Even the goodbyes, such as they were, felt surreal and fake. A brief hug, a last look at one another, the shrug and the quick upturn of the mouth and the "we'll keep in touch" and "of course I'll visit!" and the wavering suspicion (or fear) that none of us will have time to return to the past to reminisce but must instead move forward to new circles of acquaintances--all of this in the few small instants before the crowds separated everyone, scattering us the way our new lives will do, strangely causing some of us to collide and say goodbye multiple times (I said goodbye twice to Pygeon but it seemed like a waste not to do so and yet also ridiculous, because the other option was to pretend like we hadn't seen one another as we desperately looked for that one last person or group of friends to say goodbye to). I'd like to think that the fakeness of the goodbyes can be attributed to the sincerity of the friendship: that true friends never really say goodbye but only part ways for a while, but I am pragmatic enough to doubt that kind of optimism (even while my optimistic half certainly wishes it were true).
And then, the chore of packing.
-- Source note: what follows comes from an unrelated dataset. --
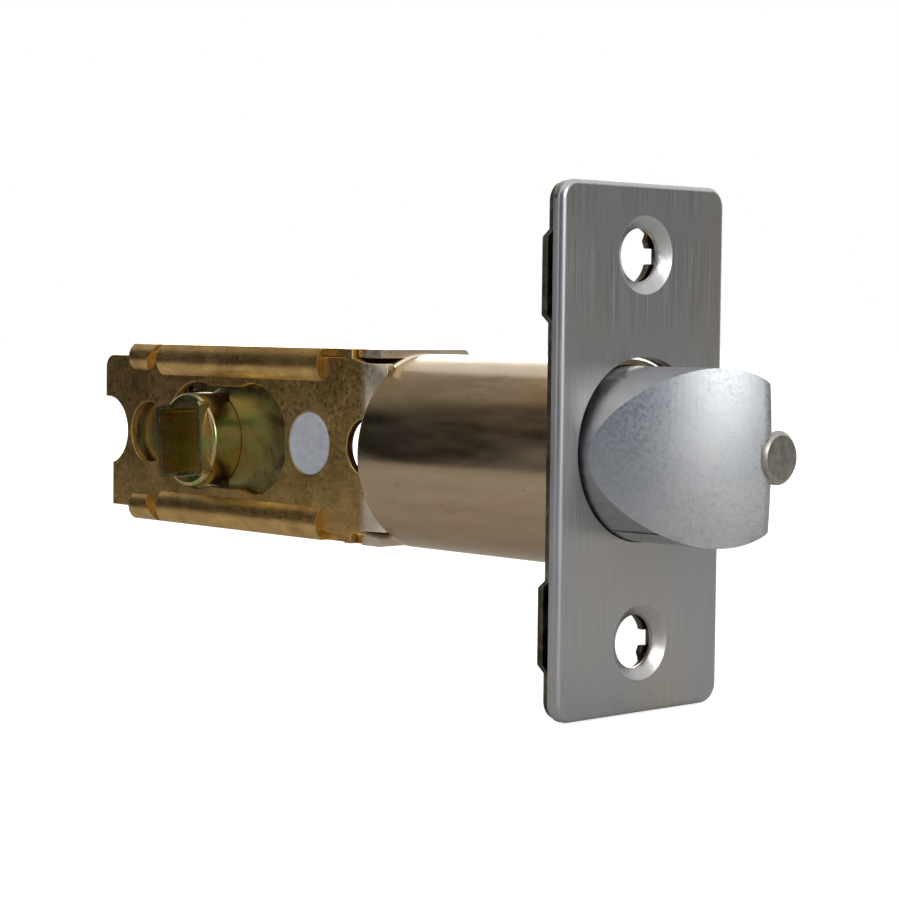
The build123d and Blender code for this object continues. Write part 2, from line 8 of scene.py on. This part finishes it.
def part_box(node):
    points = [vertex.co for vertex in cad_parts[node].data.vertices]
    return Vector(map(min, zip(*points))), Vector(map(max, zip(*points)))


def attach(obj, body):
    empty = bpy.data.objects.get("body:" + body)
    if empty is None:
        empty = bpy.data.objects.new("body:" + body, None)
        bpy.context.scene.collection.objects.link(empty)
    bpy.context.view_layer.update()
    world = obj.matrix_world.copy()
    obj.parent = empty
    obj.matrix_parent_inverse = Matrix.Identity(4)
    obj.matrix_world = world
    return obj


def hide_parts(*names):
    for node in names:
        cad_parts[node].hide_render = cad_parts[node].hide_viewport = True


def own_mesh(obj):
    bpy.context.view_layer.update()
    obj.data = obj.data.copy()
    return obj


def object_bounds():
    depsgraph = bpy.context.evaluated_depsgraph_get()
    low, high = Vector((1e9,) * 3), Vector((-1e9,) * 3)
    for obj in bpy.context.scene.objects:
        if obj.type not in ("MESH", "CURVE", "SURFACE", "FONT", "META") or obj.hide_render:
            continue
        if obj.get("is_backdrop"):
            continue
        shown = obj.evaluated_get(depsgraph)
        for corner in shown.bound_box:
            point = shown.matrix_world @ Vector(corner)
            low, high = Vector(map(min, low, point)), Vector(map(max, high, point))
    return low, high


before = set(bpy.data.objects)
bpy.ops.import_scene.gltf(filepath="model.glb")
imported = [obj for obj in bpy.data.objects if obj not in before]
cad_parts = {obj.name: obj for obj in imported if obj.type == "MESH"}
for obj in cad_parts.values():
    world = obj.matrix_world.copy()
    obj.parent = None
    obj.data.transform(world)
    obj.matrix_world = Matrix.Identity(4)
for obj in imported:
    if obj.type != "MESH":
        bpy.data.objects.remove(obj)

cad_low, cad_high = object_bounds()

# Camera: a long lens a quarter metre away, level with the latch and turned to see the faceplate and the
# flat side of the case at once.
camera_lens = 92.95
camera_film = 36.0
camera_near = 0.01
camera_far = 10.0
camera_place = Vector((0.170474, -0.183502, 0.013425))
camera_right = Vector((0.67322, 0.73936, 0.01077))
camera_down = Vector((0.04771, -0.02889, -0.99844))
camera_ahead = Vector((-0.7379, 0.67269, -0.05472))

camera_data = bpy.data.cameras.new("camera")
camera_data.lens = camera_lens
camera_data.sensor_width = camera_film
camera_data.clip_start = camera_near
camera_data.clip_end = camera_far
camera = bpy.data.objects.new("camera", camera_data)
bpy.context.scene.collection.objects.link(camera)
camera_turn = Matrix((camera_right, -camera_down, -camera_ahead)).transposed()
camera.matrix_world = Matrix.Translation(camera_place) @ camera_turn.to_4x4()
bpy.context.scene.camera = camera
bpy.context.scene.view_settings.view_transform = "Standard"


# World and floor: an even white surround that the camera and the metal both see, and a white table under the
# faceplate's lower end.
world = bpy.data.worlds.new("surround")
bpy.context.scene.world = world
world.use_nodes = True
world_nodes = world.node_tree.nodes
world_links = world.node_tree.links
world_nodes.clear()
ray = world_nodes.new("ShaderNodeLightPath")
seen = world_nodes.new("ShaderNodeMath")
seen.operation = "MAXIMUM"
seen_through = world_nodes.new("ShaderNodeMath")
seen_through.operation = "MAXIMUM"
soft = world_nodes.new("ShaderNodeBackground")
soft.inputs["Color"].default_value = (0.95, 0.97, 1.0, 1.0)
soft.inputs["Strength"].default_value = 0.55
white = world_nodes.new("ShaderNodeBackground")
white.inputs["Color"].default_value = (1.0, 1.0, 1.0, 1.0)
white.inputs["Strength"].default_value = 1.0
mixed = world_nodes.new("ShaderNodeMixShader")
world_out = world_nodes.new("ShaderNodeOutputWorld")
world_links.new(ray.outputs["Is Camera Ray"], seen.inputs[0])
world_links.new(ray.outputs["Is Glossy Ray"], seen.inputs[1])
world_links.new(seen.outputs[0], seen_through.inputs[0])
world_links.new(ray.outputs["Is Transmission Ray"], seen_through.inputs[1])
world_links.new(seen_through.outputs[0], mixed.inputs["Fac"])
world_links.new(soft.outputs[0], mixed.inputs[1])
world_links.new(white.outputs[0], mixed.inputs[2])
world_links.new(mixed.outputs[0], world_out.inputs["Surface"])

floor_half = 3.0
floor_clearance = 0.0002
floor_mesh = bmesh.new()
bmesh.ops.create_grid(floor_mesh, x_segments=1, y_segments=1, size=floor_half)
bmesh.ops.translate(floor_mesh, verts=floor_mesh.verts, vec=(0, 0, cad_low.z - floor_clearance))
floor_data = bpy.data.meshes.new("floor")
floor_mesh.to_mesh(floor_data)
floor_mesh.free()
floor = bpy.data.objects.new("floor", floor_data)
bpy.context.scene.collection.objects.link(floor)
floor_paint = bpy.data.materials.new("floor_white")
floor_paint.use_nodes = True
floor_nodes = floor_paint.node_tree.nodes
floor_links = floor_paint.node_tree.links
floor_nodes.clear()
floor_ray = floor_nodes.new("ShaderNodeLightPath")
floor_matt = floor_nodes.new("ShaderNodeBsdfDiffuse")
floor_matt.inputs["Color"].default_value = (0.72, 0.69, 0.65, 1.0)
floor_glow = floor_nodes.new("ShaderNodeEmission")
floor_glow.inputs["Color"].default_value = (1.0, 1.0, 1.0, 1.0)
floor_glow.inputs["Strength"].default_value = 0.8
floor_add = floor_nodes.new("ShaderNodeAddShader")
floor_mix = floor_nodes.new("ShaderNodeMixShader")
floor_out = floor_nodes.new("ShaderNodeOutputMaterial")
floor_links.new(floor_matt.outputs[0], floor_add.inputs[0])
floor_links.new(floor_glow.outputs[0], floor_add.inputs[1])
floor_links.new(floor_ray.outputs["Is Camera Ray"], floor_mix.inputs["Fac"])
floor_links.new(floor_matt.outputs[0], floor_mix.inputs[1])
floor_links.new(floor_add.outputs[0], floor_mix.inputs[2])
floor_links.new(floor_mix.outputs[0], floor_out.inputs["Surface"])
floor_data.materials.append(floor_paint)
floor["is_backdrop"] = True


# Studio lights: a broad soft box over the camera, a second one behind the latch for the barrel's crown, and
# dark cards beside the camera, as a maker of catalogue pictures sets them, to give the metal its bands.
def soft_box(name, place, target, width, height, power, colour):
    data = bpy.data.lights.new(name, "AREA")
    data.shape = "RECTANGLE"
    data.size = width
    data.size_y = height
    data.energy = power
    data.color = colour
    lamp = bpy.data.objects.new(name, data)
    bpy.context.scene.collection.objects.link(lamp)
    lamp.location = place
    lamp.visible_camera = False
    lamp.rotation_euler = (Vector(target) - Vector(place)).to_track_quat("-Z", "Y").to_euler()


def dark_card(name, place, target, width, height, shade):
    mesh = bmesh.new()
    bmesh.ops.create_grid(mesh, x_segments=1, y_segments=1, size=0.5)
    bmesh.ops.scale(mesh, verts=mesh.verts, vec=(width, height, 1.0))
    turn = (Vector(target) - Vector(place)).to_track_quat("Z", "Y").to_matrix().to_4x4()
    bmesh.ops.transform(mesh, verts=mesh.verts, matrix=Matrix.Translation(place) @ turn)
    data = bpy.data.meshes.new(name)
    mesh.to_mesh(data)
    mesh.free()
    paint = bpy.data.materials.new(name)
    paint.use_nodes = True
    paint.node_tree.nodes.clear()
    glow = paint.node_tree.nodes.new("ShaderNodeEmission")
    glow.inputs["Color"].default_value = (*shade, 1.0)
    out = paint.node_tree.nodes.new("ShaderNodeOutputMaterial")
    paint.node_tree.links.new(glow.outputs[0], out.inputs["Surface"])
    data.materials.append(paint)
    card = bpy.data.objects.new(name, data)
    bpy.context.scene.collection.objects.link(card)
    card.visible_camera = False
    card.visible_diffuse = False
    card.visible_shadow = False
    card.visible_transmission = False
    card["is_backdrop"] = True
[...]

In a way, packing up and the annoyance of sorting through belongings that have been jumbled together for four years already (always in the same general disarray, carefully preserved from year to year and transferred from desk drawer to desk drawer)--this annoyance makes parting all the easier. When you're grimy and a bit sweaty and tired from sorting through junk that you'll just have to re-sort once you're home, and once you've taken down the posters and the curtains and sold your futon--suddenly the room resembles what it is, a sterile enclosure, one of many nearly identical to it along the hallway, only rented to you for nine months and change. Then, moving out is a blessing, the carrying of boxes and bags and the flinging of them into the back of the car is cathartic, the labor in itself a cleansing rite, the exercise and the strain a physical meditation, a mental separation of past and present that is essentially completed with that last dropping of the key into the little slot, secure in its envelope.
As always, though, there are lingering goodbyes, a last-ditch attempt to see someone before you go away perhaps forever, an almost panicky desperation carefully concealed despite your roughened voice and chirpy optimism.
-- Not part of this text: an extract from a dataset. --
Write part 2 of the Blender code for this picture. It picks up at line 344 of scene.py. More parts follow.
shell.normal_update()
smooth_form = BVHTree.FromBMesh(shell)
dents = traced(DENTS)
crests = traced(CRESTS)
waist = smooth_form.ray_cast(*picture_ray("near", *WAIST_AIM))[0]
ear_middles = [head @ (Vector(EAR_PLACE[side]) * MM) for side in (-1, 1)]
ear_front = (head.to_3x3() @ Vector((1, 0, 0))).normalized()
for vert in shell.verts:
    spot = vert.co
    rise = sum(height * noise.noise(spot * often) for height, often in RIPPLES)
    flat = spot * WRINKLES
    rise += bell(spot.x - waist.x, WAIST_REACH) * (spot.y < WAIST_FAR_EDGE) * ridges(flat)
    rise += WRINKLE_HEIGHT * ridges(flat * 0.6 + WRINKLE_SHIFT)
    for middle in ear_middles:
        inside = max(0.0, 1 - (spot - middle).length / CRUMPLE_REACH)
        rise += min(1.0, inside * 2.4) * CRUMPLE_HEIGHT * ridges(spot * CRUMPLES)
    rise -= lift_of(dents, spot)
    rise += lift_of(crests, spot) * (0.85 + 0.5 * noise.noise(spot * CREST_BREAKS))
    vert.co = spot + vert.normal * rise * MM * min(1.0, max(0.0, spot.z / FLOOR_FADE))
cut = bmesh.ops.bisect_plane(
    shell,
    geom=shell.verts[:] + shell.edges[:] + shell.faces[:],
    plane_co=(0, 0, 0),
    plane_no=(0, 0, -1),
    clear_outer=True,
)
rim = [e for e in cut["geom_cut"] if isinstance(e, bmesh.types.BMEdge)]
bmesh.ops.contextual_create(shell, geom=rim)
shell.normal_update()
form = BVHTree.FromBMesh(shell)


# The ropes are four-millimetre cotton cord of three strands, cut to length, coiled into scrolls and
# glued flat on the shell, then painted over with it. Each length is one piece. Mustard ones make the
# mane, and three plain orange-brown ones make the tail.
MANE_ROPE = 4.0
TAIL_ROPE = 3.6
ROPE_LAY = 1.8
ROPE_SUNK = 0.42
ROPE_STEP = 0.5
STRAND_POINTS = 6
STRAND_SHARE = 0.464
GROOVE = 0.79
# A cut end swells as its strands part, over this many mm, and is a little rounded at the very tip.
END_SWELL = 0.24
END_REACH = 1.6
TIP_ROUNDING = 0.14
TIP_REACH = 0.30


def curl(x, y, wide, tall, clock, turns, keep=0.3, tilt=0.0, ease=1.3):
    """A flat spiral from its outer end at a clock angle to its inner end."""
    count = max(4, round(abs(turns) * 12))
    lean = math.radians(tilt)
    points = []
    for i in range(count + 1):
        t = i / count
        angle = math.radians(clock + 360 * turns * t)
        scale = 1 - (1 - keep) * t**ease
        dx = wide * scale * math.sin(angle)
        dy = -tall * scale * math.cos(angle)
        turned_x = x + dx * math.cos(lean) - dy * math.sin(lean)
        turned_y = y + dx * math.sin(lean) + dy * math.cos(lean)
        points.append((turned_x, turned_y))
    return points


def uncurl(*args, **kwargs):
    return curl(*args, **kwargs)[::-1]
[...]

And then, with a rush, you are away down the parkway toward the highway, and you realize you didn't even turn to look one last time at the sign that says the name of your university or take one last circuit around the campus, because after all of those chores of packing up and goodbye-saying you were simply ready to get on the road because it's a four hour drive for home and you're already stuck in rush-hour weekend traffic.
When you pull into the driveway, and yank the parking break into position, and stumble a bit as your stiff legs swing out of the car, everything is dark and as you walk into the kitchen from the garage you realize that you are home again, but this time it feels stranger than usual and you sort of want a stiff drink but fear that might make you an alcoholic, and besides, your little brother and his friend are there and probably shouldn't be watching you drink (or at the least, shouldn't know where you keep the alcohol). And then you take a shower, and climb into the guest bed which is now pseudo-yours, and lie awake staring at your eyelids and let the pure exhaustion wipe away whatever sentiments you might have about being graduated, because you feel the same way you did two days ago only more fatigued and in a different bed.